• **The problem**: Include in the output exactly the lines from the opening of the data through the line containing "return END_SIZE +", and nothing more.

• **Given information**:
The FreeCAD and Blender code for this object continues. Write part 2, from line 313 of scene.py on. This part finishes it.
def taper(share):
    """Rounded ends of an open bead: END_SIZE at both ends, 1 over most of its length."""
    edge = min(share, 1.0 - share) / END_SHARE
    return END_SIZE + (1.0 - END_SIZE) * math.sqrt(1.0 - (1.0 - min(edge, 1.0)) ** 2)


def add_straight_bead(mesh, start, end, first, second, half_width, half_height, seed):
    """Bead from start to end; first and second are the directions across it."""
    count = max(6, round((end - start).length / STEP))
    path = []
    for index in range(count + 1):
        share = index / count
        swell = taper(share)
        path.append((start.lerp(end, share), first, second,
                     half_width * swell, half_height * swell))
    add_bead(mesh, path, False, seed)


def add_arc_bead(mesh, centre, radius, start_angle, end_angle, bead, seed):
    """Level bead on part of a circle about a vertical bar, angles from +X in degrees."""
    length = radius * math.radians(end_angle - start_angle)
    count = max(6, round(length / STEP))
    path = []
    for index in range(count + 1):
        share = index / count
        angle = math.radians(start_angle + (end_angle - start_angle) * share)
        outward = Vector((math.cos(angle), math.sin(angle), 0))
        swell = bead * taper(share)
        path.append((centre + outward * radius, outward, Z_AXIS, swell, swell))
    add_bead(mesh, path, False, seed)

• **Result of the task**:
The FreeCAD and Blender code for this object continues. Write part 2, from line 313 of scene.py on. This part finishes it.
def taper(share):
    """Rounded ends of an open bead: END_SIZE at both ends, 1 over most of its length."""
    edge = min(share, 1.0 - share) / END_SHARE
    return END_SIZE + (1.0 - END_SIZE) * math.sqrt(1.0 - (1.0 - min(edge, 1.0)) ** 2)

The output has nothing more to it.